But now there is a further image which sort of complicates the problem. "'See our seats so filled that few souls are now wanting there.'" This is a kind of line which is really strange because it's implying that for all of us late comers there is no room, there is not even standing room there for us — the places have all been taken, almost all been taken. Very few, the implication is, are going to be saved. Then one can make this claim, it follows, because he really believes that this is a kind of — that he has what we can an apocalyptic vision. That the end of the world is near, therefore, he can say only a few seats are available, or which is really the way I think, because I don't think that Dante really has an apocalyptic vision. That is to say, what I mean by an apocalyptic vision, apocalypse means visionary, he is a visionary, apocalyptic means, implies the imminence of the ending of history.
I don't think that he has that idea at all. A man who keeps thinking as he does about the renewal or the corruption of institutions, the hope that some intervention will come from other human beings or from — of history, a king for instance, or an intervention from the world of grace, cannot really have a sense of the imminent consummation of history. You see what I mean? You wouldn't be worried so much about renewing the institutions. This line is to — can be taken to mean, and I think has to be taken to mean, is that scene from the perspective of eternity as he is really there are a few seats. You see what I'm saying? If you see it in terms of the totality of time then they are not — a lot of time has been — has already passed by.
Then he will continue — a haunting image I think that sort of gives all this talk of this — my reflections on city, whether Dante has an apocalyptic imagination or not an apocalyptic imagination, look at how this absence, "And in that great chair on which thy eyes are held by the crown that is already set over it," an empty seat, it's taken, a crown is on it, a king is going to be sitting, that's what I call a haunting image of royal absence and royal presence because you'll see in a moment what it is. "Before thou shalt sup at these nuptials shall rest the soul, which shall be imperial below, of lofty Henry." This is the emperor who actually died in 1313 whom Dante was hoping would come down to Italy from the Holy Roman Empire; come down to Italy to set Italy straight.
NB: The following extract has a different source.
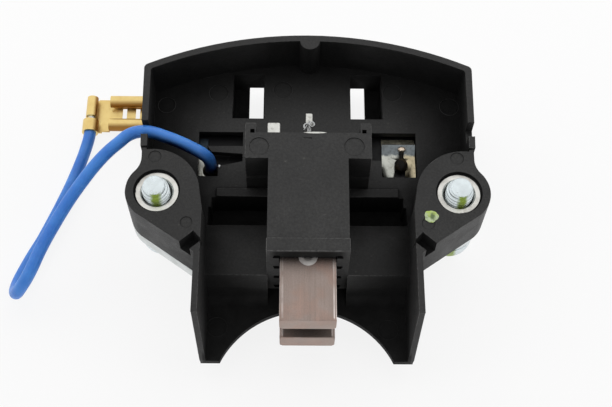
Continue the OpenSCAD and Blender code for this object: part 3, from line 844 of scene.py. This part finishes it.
def cutAway(bm, place, normal):
    whole = bm.verts[:] + bm.edges[:] + bm.faces[:]
    bmesh.ops.bisect_plane(bm, geom=whole, plane_co=Vector(place) * mm, plane_no=normal, clear_outer=True)


def atCorner(edge, x, y):
    return all(abs(vert.co.x / mm - x) < 0.1 and abs(vert.co.y / mm - y) < 0.1 for vert in edge.verts)


def makeWindowTin():
    for node, ((cornerX, cornerY), radius) in stripCorners.items():
        bm = mergedCopy(node)
        if node == "left_terminal":
            cutAway(bm, (cornerX, 0, 0), (1, 0, 0))
            bmesh.ops.holes_fill(bm, edges=[edge for edge in bm.edges if edge.is_boundary], sides=0)
        upright = [edge for edge in bm.edges if atCorner(edge, cornerX, cornerY)]
        bevel(bm, upright, radius, 8, "OFFSET")
        roundEdges(bm, stripEdge)
        side = node.split("_")[0]
        mesh = meshFrom(bm, side + "Terminal", dressing["smoothAngle"])
        addPiece(mesh, side + "Terminal", side + "Tin", [node])


makeWindowTin()


# Component lead in the right window, with its bead of burnt flux and its clipped tip
flux = {
    "bead": ((18.2, 11.0, -10.55), (1.27, 1.6, 1.0)),
    "neck": [(18.22, 12.0, -10.2), (18.3, 13.1, -9.95), (18.36, 13.9, -9.9)],
    "neckRadius": 0.46,
    "tip": ((18.36, 14.15, -9.8), (0.8, 0.62, 0.42)),
    "drop": ((-16.97, 9.75, -8.95), (0.36, 0.34, 0.25)),
}


def makeFluxMaterial():
    made, tree, shader = newMaterial("burntFlux")
    cloud = addNoise(tree, 900.0, 4.0, 0.6, objectVector(tree))
    share = addRange(tree, cloud, 0.5, 0.72)
    fill(tree, shader.inputs, {
        "Base Color": addMix(tree, share, (0.006, 0.005, 0.004), (0.055, 0.04, 0.022)),
        "Roughness": addRange(tree, cloud, 0.3, 0.7, 0.3, 0.7),
        "Normal": addBump(tree, cloud, 0.6, 0.00015),
        "IOR": 1.5,
        "Specular IOR Level": 0.1,
    })
    return made


def makeBead():
    chance = random.Random(5)
    bm = bmesh.new()
    middle, radii = flux["bead"]
    for vert in ballInto(bm, middle, radii, segments=28):
        vert.co += (vert.co - Vector(middle) * mm) * chance.uniform(-0.03, 0.03)
    for start, end in zip(flux["neck"], flux["neck"][1:]):
        rodInto(bm, start, end, flux["neckRadius"], flux["neckRadius"] * 0.92)
    for place in flux["neck"]:
        ballInto(bm, place, [flux["neckRadius"]] * 3, segments=16)
    bmesh.ops.recalc_face_normals(bm, faces=bm.faces)
    return meshFrom(bm, "fluxBead", 60)


def addBall(name, ball, material, segments=24):
    bm = bmesh.new()
    ballInto(bm, *ball, segments=segments)
    addPiece(meshFrom(bm, name), name, material)


materials["burntFlux"] = makeFluxMaterial()
addPiece(makeBead(), "fluxBead", "burntFlux", ["hook_lead"])
addBall("leadTip", flux["tip"], "tipCopper")
addBall("solderDrop", flux["drop"], "solderAlloy", 16)
print("regulator: windows filled")


# Bolt ends: a spun thread under a long chamfer, with a streak of thread lock on the side
bolts = {
    "reach": 27.5, "edge": 0.08, "cut": -2.5, "tip": 2.1,
    "core": [
        (2.32, -2.5), (2.2, -2.35), (2.2, 0.55), (1.74, 1.8), (1.93, 1.92),
        (1.92, 2.03), (1.84, 2.1), (1.78, 2.04), (1.71, 2.1), (0, 2.1),
    ],
    "tooth": [(2.14, -0.36), (2.49, -0.09), (2.49, 0.09), (2.14, 0.36)],
    "pitch": 0.8, "turns": 5, "top": 1.72,
    "taperFrom": 0.45, "taper": 0.155,
    # the left one has settled aside in its bush; this is how far its tip leans
    "lean": {-1: -0.3, 1: 0.08},
    # streak of thread lock: its middle, then where it is full and where it has faded out
    "streaks": [(-27.45, 0.5, 1.15), (27.85, 0.45, 1.0)],
    "streakFront": (-1.2, -1.7), "streakTop": (2.05, 1.75), "streakColor": (0.26, 0.36, 0.05),
    "metallic": 0.65, "streakMetallic": -0.6,
}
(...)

That is to say, to placate the violence between the cities, the whole history of Italian communes, but he had died prematurely and he's expected in heaven.
You see there is a way in which the king, the emperor is beatified, his seat in heaven is going to be assured, and yet implying that somehow the violence in history is going to be, for the time being, continued and prolonged, so a political interest, a political — the keeping, the holding on to Dante's own fantasies of political renewals that gives therefore the sort of — that tempers all views that Dante may have, an apocalyptic imagination. "The blind greed that bewitches you has made you like the infant," etc., and then Dante goes on, the other great problem.
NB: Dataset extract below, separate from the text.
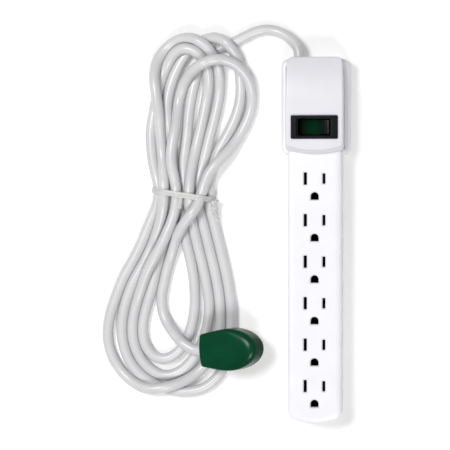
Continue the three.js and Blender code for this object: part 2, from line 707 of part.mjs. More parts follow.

The canto ends with a final denunciation about Simon Magus and the reference to Inferno XIX. Dante's at the height of the universe, he can't forget Simon Magus, Inferno XIX, and Boniface XVIII, "gets his dues, and shall make him of Anagni go," Boniface XVIII, "deeper still." Remember how they were punished being upside down in the ditches, and the flames of fire, Pentecostal flames of fire, on the soles of their feet, this is the way they have been twisting around, turning around the gift of prophecy.
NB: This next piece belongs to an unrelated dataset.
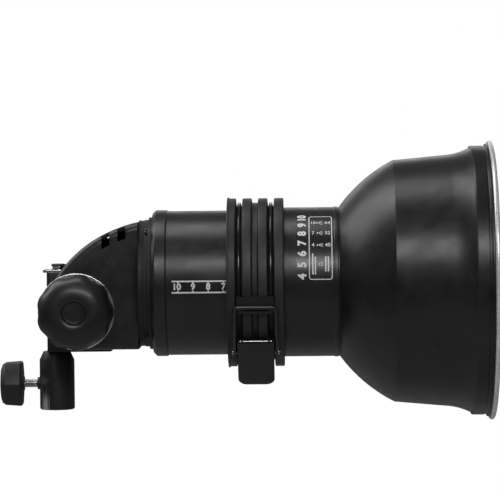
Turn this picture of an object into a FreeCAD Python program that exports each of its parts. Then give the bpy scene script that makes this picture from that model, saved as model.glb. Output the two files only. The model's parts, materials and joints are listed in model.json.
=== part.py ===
import FreeCAD, Part
import math
import os

# Studio flash head with a slide-on zoom reflector.
# Millimetres. The origin is the centre of the stand socket's mouth, +X is the beam, +Z is up.
# "Right" is the -Y side, where the tilt knob and the reflector's latch are.

V = FreeCAD.Vector
CENTRE = V(0, 0, 0)
ALONG_X = V(1, 0, 0)
ALONG_Y = V(0, 1, 0)
ALONG_Z = V(0, 0, 1)

# ---- Layout ----
RUN = 0.3                # air between parts that pass each other
FIT = 0.05               # radial clearance of a pin, screw or shaft in its hole
TILT_X = 16.4            # tilt pivot ahead of the socket
TILT_ABOVE_SOCKET = 28.9  # tilt pivot above the socket's top

# ---- Stand socket and its lock screw ----
SPIGOT_R = 8.0           # standard 16 mm stand spigot
SPIGOT_PLAY = 0.1
SOCKET_WALL = 4.0
SOCKET_BORE = 34.0       # depth of the bore
SOCKET_WEB = 6.4         # metal above the bore
SOCKET_SHOULDER = 5.9    # height of the tapered shoulder
SOCKET_TAPER = 2.8       # how far the shoulder draws in
SOCKET_EDGE = 0.8
LOCK_Z = 18.1
LOCK_SCREW_R = 3.0
LOCK_PAD_LIP = 0.6       # screw's radius beyond the pad's
LOCK_PAD_STEM_R = 1.2
LOCK_PAD_STEM_L = 3.0
LOCK_PAD_SETBACK = 0.5   # pad face behind the bore's wall at rest
LOCK_PAD_T = 1.0
LOCK_INSERT_WALL = 1.25
LOCK_INSERT_PROUD = 1.4
LOCK_REACH = 12.0        # socket wall to knob
LOCK_KNOB_L = 14.9
LOCK_KNOB_R = 16.3
LOCK_KNOB_LOBE = 1.3     # rise of a lobe above the valleys
LOCK_KNOB_LOBES = 6
LOCK_KNOB_GRIP = 8.0     # screw's length inside the knob
LOCK_HUB_R = 5.2
LOCK_HUB_L = 1.5

# ---- Tilt bracket ----
BRACKET_W = 24.0
BRACKET_REAR_WALL = 1.8  # metal behind the socket's bolt
BRACKET_FRONT = 22.2     # pivot to the front face
BRACKET_TOP = 26.0       # pivot to the top face
BRACKET_EDGE = 3.0
SOCKET_BOLT_R = 4.0
SOCKET_BOLT_HEAD = 2.4   # head's radius beyond the shank's
SOCKET_BOLT_HEAD_L = 3.0
SOCKET_BOLT_GRIP = 16.0  # thread in the bracket
BUSH_WALL = 2.5
BUSH_FLANGE_R = 18.0
BUSH_FLANGE_T = 1.2
STOP_PLATE_T = 1.7
STOP_PLATE_W = 18.0
STOP_PLATE_OVERHANG = 2.8
STOP_PLATE_L = 32.0
STOP_PLATE_CORNER = 3.0
STOP_SPACER_WALL = 2.3
STOP_SPACER_H = 2.6
STOP_CAP_R = 5.0
STOP_CAP_T = 1.6
STOP_SCREW_R = 2.0
STOP_SCREW_GRIP = 10.0
STOP_FROM_BACK = 7.6     # back face of the bracket to the stop's centre

# ---- Tilt bolt, disc and knob ----
TILT_BOLT_R = 5.0
TILT_DISC_PROUD = 0.2    # disc's radius beyond the arm's
TILT_DISC_T = 2.0
TILT_NUT_WALL = 4.0      # bolt to the nut's corners
TILT_NUT_T = 6.0
KNOB_R = 26.0
KNOB_LOBE = 1.0          # rise of a lobe above the valleys
KNOB_LOBES = 9
KNOB_PHASE = 20.0        # degrees
KNOB_L = 27.0
KNOB_SKIRT = 17.0        # straight part of the knob's side
KNOB_RECESS_R = 8.2
KNOB_RECESS = 3.0
KNOB_CAP_T = 1.6
KNOB_WEB = 4.0           # end of the bolt to the recess's floor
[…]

Chapter 3. Canto XXXI: Farewell to Beatrice [00:19:06]
Let me just go onto Canto XXXI; it's really a farewell to Beatrice, and I thought that we expected so much her arrival in Canto XXX of Purgatorio; we should see how the farewell takes place. Canto XXXI, lines 40 and following, page 449, "I who had come to the divine from the human," this is Dante speaking for himself, "to the eternal from time, and from Florence to a people just and sane, with what amazement must I have been filled! Truly between that and the joy I was content to hear nothing and to remain silent. And like a pilgrim who is refreshed in the temple of his vow as he looks around and hopes sometime to tell of it again, so, taking my way up through the living light, I carried my eyes through the ranks, now up, now down," he looks around to see whom he sees and he actually will go on listing the number of blessed, the women and men that he sees. "I carried my eyes through the ranks, now up, now down and now looking round again. I saw faces, persuasive to charity," used to charity, "adorned with Another's light, and with their own smiles."
These blessed are blessed because they are — there's some other in them. They are themselves and there is another in them too, "and with their own smiles, and every movement graced with dignity. Already my glance had taken in the whole general form of Paradise," what I called earlier, the vision of the whole, the totality that he manages to — gazes at. "But had not yet dwelt on any part of it, and I turned with new-kindled eagerness to question my Lady of things in which my mind was in suspense."
We have now a revision, a rehashing, if you wish, of the scene of Virgil's disappearance when Beatrice is just about to come. Dante saw all stricken by and seized by tremor at the approaching of Beatrice that he turns around to try to see and get comfort from Virgil and Virgil had vanished. We have now a kind of variant of that same vanishing act. "One thing I intended, and another encountered me: I thought to see Beatrice, and I saw an old man," Bernard of Clairvaux, the great enemy of the so-called of the philosophers, but I don't want to get into that. "clothed like that glorious company. His eyes and his cheeks were suffused with a gracious gladness, and his aspect was of such kindness as befits a tender father. And 'Where is she?' I said in haste; and he replied: 'To end thy longing Beatrice sent me from my place; and if thou look up to the third circle from the highest tier thou shall see her again, in the throne her merits have assigned to her.' Without answering, I lifted up my eyes and saw her where she made for herself a crown, reflecting from her the eternal beams. From the highest region where it thunders no mortal eye is so far, were it lost in the depth of the sea, was my sight there from Beatrice; but to me it made no difference, for her image came down to me undimmed by aught between. 'O Lady," here he goes on now, "in whom my hope has its strength and who didst bear for my salvation to leave thy footprints in Hell, of all the things that I have seen I acknowledge the grace and the virtue to be from that power and from thy goodness. It is thou who hast drawn me from bondage into liberty." The great theme of liberty that we have been discussing, especially in Purgatory found also — it's sealed here in the presence of Beatrice, etc.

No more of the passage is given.